Я и сам уже видел, что надо брать правее. Там светилась еще прозрачная, но четко различимая седьмая стена. Видимо, мы приближались к сердцу червоточины, раз стены находились так близко друг от друга.
— Может быть, стоит передохнуть?
— Идти, — категорично сказал немец.
И, оттолкнувшись от меня, сделал нетвердый шаг. Покачнулся. Я уже испугался, что старик снова грохнется, но он удержался на ногах и, шатаясь, поплелся к следующей стене.
Я поспешил за ним, стараясь держаться рядом на тот случай, если он снова решит завалиться.
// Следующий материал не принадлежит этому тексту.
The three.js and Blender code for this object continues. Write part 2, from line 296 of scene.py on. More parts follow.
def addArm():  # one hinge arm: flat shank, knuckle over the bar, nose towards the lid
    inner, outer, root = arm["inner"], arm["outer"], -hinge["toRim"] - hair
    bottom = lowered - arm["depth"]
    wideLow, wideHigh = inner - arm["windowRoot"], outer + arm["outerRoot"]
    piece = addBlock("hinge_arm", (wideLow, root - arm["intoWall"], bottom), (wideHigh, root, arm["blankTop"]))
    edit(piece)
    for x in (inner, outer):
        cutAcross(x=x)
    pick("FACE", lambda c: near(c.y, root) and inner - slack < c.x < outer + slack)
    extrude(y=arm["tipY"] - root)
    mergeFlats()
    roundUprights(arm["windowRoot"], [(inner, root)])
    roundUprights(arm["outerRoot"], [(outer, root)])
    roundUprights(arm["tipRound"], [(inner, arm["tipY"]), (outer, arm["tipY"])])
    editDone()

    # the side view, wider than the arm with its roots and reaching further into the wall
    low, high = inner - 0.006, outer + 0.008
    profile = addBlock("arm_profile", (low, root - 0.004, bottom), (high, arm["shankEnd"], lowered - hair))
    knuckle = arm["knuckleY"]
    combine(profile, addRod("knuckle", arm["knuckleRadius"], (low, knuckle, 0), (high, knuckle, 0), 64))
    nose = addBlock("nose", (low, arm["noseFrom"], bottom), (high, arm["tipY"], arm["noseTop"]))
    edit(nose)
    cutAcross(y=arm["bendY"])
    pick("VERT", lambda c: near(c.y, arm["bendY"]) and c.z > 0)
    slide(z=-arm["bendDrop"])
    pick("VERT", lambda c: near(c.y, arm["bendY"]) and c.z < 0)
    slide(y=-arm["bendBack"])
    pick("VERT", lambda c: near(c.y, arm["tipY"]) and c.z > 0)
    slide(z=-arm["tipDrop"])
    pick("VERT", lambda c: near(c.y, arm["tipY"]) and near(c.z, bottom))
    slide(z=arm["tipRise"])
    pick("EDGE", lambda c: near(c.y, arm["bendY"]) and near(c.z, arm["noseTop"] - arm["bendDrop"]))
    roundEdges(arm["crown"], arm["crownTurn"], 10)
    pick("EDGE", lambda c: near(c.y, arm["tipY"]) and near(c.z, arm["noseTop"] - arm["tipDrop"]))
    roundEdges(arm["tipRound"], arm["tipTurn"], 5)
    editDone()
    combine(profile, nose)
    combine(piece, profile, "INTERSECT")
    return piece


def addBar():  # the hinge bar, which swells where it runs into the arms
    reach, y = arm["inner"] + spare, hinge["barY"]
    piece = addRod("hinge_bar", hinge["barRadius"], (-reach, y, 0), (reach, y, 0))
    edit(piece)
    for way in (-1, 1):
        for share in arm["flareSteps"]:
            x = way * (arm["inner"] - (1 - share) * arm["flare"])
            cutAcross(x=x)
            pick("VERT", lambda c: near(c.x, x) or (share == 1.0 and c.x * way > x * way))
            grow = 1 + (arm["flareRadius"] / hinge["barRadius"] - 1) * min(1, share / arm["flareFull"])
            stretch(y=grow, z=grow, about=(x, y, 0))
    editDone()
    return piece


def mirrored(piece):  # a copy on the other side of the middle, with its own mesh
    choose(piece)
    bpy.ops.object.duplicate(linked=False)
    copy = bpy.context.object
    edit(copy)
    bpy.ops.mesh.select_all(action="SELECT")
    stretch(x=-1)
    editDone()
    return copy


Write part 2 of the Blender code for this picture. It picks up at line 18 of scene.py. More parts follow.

Штаммбергера мотало из стороны в сторону, но шел он сам и падать, кажется, не собирался.
Когда до стены света оставалось шагов пятнадцать, немец остановился и повернулся ко мне.
Смотреть на него было жутко. Кожа покрылась сеткой полопавшихся сосудов и обвисла, белки глаз покраснели. Лицо осунулось.
— Фсё. Дальше идти вы. Идти прямо здесь. Я не есть идти.
В груди ёкнуло.
— Как это не идете? Там дальше Москва?
Немец покачал головой.
— Нет Москау. Другой место.
— Как другое? Ты же Москву обещал. Мы тебя вытащили, чтоб ты нас до Москвы довел.
— Да. Я сказать, как вы идти. Я, как это… дать объяснений.